= WRITTEN REQUEST =
Reproduce each line exactly, including spacing and punctuation.

= Structured object records =

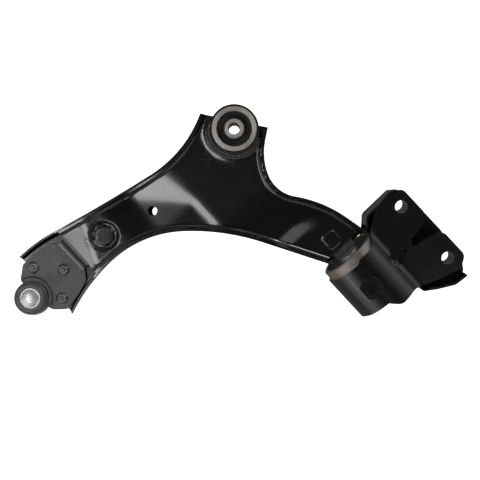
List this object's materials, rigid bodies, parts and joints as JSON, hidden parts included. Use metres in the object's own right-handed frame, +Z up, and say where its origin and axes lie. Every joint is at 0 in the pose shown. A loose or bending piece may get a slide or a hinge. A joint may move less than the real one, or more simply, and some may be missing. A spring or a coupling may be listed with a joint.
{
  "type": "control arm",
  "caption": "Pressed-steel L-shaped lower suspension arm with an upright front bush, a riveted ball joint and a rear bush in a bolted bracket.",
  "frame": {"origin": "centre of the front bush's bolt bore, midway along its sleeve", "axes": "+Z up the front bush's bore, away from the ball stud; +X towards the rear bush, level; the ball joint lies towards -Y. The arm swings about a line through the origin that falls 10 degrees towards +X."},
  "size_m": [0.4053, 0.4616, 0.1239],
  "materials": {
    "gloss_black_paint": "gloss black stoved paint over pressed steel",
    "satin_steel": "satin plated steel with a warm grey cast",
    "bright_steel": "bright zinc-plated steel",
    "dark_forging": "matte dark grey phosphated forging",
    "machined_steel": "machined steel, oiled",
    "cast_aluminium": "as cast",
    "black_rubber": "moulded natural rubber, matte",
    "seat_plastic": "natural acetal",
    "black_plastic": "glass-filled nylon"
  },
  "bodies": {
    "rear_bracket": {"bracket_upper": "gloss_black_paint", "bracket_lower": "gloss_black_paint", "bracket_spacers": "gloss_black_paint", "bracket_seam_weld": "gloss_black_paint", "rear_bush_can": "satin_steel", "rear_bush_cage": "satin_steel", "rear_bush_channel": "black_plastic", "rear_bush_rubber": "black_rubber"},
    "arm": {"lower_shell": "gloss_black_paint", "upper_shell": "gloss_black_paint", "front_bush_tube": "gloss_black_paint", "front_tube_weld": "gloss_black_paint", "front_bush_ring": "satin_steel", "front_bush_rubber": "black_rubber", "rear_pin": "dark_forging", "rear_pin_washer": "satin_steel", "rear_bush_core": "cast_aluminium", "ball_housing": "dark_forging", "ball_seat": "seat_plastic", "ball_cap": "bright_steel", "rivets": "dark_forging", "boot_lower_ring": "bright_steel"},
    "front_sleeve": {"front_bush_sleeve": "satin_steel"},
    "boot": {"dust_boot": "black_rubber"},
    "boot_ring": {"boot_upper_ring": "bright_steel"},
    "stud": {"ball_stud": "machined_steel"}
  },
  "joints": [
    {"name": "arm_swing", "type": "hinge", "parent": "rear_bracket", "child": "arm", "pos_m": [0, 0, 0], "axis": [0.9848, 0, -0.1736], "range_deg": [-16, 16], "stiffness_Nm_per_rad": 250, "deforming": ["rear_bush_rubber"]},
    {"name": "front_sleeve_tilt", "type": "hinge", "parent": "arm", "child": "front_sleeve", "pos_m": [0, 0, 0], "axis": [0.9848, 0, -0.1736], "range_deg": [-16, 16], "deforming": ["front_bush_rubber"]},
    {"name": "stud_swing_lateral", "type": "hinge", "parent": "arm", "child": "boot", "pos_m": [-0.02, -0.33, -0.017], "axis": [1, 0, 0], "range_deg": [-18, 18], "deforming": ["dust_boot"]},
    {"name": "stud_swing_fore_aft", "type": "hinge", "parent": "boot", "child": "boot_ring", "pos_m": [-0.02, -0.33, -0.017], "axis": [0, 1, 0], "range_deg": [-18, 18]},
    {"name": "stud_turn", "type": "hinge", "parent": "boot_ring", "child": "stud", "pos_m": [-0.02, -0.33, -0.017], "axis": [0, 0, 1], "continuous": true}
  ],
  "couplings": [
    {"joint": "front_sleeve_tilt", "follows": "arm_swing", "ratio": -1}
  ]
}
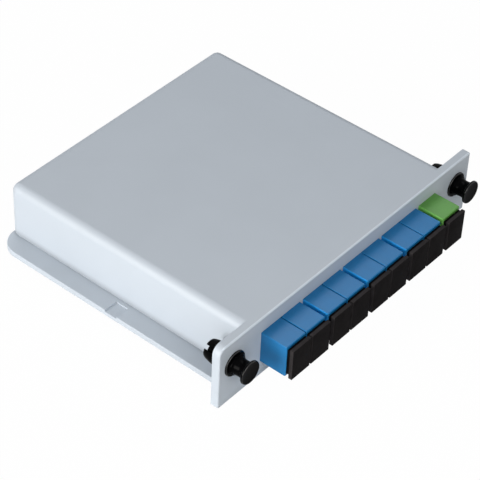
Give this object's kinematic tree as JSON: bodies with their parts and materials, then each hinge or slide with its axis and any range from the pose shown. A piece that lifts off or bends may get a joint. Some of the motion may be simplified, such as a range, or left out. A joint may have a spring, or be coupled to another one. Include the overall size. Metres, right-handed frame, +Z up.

= WRITTEN ANSWER =
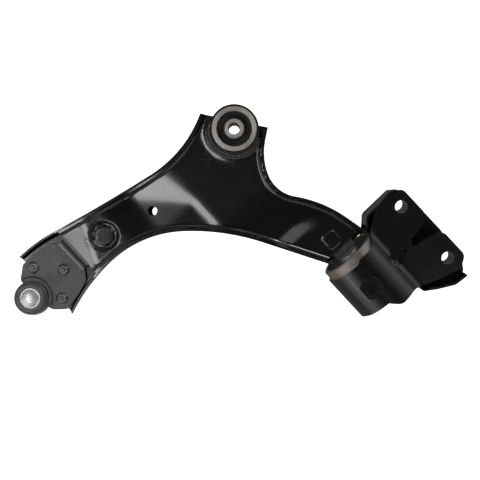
List this object's materials, rigid bodies, parts and joints as JSON, hidden parts included. Use metres in the object's own right-handed frame, +Z up, and say where its origin and axes lie. Every joint is at 0 in the pose shown. A loose or bending piece may get a slide or a hinge. A joint may move less than the real one, or more simply, and some may be missing. A spring or a coupling may be listed with a joint.
{
  "type": "control arm",
  "caption": "Pressed-steel L-shaped lower suspension arm with an upright front bush, a riveted ball joint and a rear bush in a bolted bracket.",
  "frame": {"origin": "centre of the front bush's bolt bore, midway along its sleeve", "axes": "+Z up the front bush's bore, away from the ball stud; +X towards the rear bush, level; the ball joint lies towards -Y. The arm swings about a line through the origin that falls 10 degrees towards +X."},
  "size_m": [0.4053, 0.4616, 0.1239],
  "materials": {
    "gloss_black_paint": "gloss black stoved paint over pressed steel",
    "satin_steel": "satin plated steel with a warm grey cast",
    "bright_steel": "bright zinc-plated steel",
    "dark_forging": "matte dark grey phosphated forging",
    "machined_steel": "machined steel, oiled",
    "cast_aluminium": "as cast",
    "black_rubber": "moulded natural rubber, matte",
    "seat_plastic": "natural acetal",
    "black_plastic": "glass-filled nylon"
  },
  "bodies": {
    "rear_bracket": {"bracket_upper": "gloss_black_paint", "bracket_lower": "gloss_black_paint", "bracket_spacers": "gloss_black_paint", "bracket_seam_weld": "gloss_black_paint", "rear_bush_can": "satin_steel", "rear_bush_cage": "satin_steel", "rear_bush_channel": "black_plastic", "rear_bush_rubber": "black_rubber"},
    "arm": {"lower_shell": "gloss_black_paint", "upper_shell": "gloss_black_paint", "front_bush_tube": "gloss_black_paint", "front_tube_weld": "gloss_black_paint", "front_bush_ring": "satin_steel", "front_bush_rubber": "black_rubber", "rear_pin": "dark_forging", "rear_pin_washer": "satin_steel", "rear_bush_core": "cast_aluminium", "ball_housing": "dark_forging", "ball_seat": "seat_plastic", "ball_cap": "bright_steel", "rivets": "dark_forging", "boot_lower_ring": "bright_steel"},
    "front_sleeve": {"front_bush_sleeve": "satin_steel"},
    "boot": {"dust_boot": "black_rubber"},
    "boot_ring": {"boot_upper_ring": "bright_steel"},
    "stud": {"ball_stud": "machined_steel"}
  },
  "joints": [
    {"name": "arm_swing", "type": "hinge", "parent": "rear_bracket", "child": "arm", "pos_m": [0, 0, 0], "axis": [0.9848, 0, -0.1736], "range_deg": [-16, 16], "stiffness_Nm_per_rad": 250, "deforming": ["rear_bush_rubber"]},
    {"name": "front_sleeve_tilt", "type": "hinge", "parent": "arm", "child": "front_sleeve", "pos_m": [0, 0, 0], "axis": [0.9848, 0, -0.1736], "range_deg": [-16, 16], "deforming": ["front_bush_rubber"]},
    {"name": "stud_swing_lateral", "type": "hinge", "parent": "arm", "child": "boot", "pos_m": [-0.02, -0.33, -0.017], "axis": [1, 0, 0], "range_deg": [-18, 18], "deforming": ["dust_boot"]},
    {"name": "stud_swing_fore_aft", "type": "hinge", "parent": "boot", "child": "boot_ring", "pos_m": [-0.02, -0.33, -0.017], "axis": [0, 1, 0], "range_deg": [-18, 18]},
    {"name": "stud_turn", "type": "hinge", "parent": "boot_ring", "child": "stud", "pos_m": [-0.02, -0.33, -0.017], "axis": [0, 0, 1], "continuous": true}
  ],
  "couplings": [
    {"joint": "front_sleeve_tilt", "follows": "arm_swing", "ratio": -1}
  ]
}
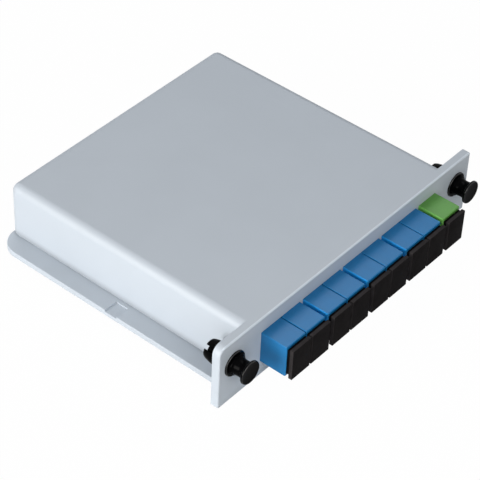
Give this object's kinematic tree as JSON: bodies with their parts and materials, then each hinge or slide with its axis and any range from the pose shown. A piece that lifts off or bends may get a joint. Some of the motion may be simplified, such as a range, or left out. A joint may have a spring, or be coupled to another one. Include the overall size. Metres, right-handed frame, +Z up.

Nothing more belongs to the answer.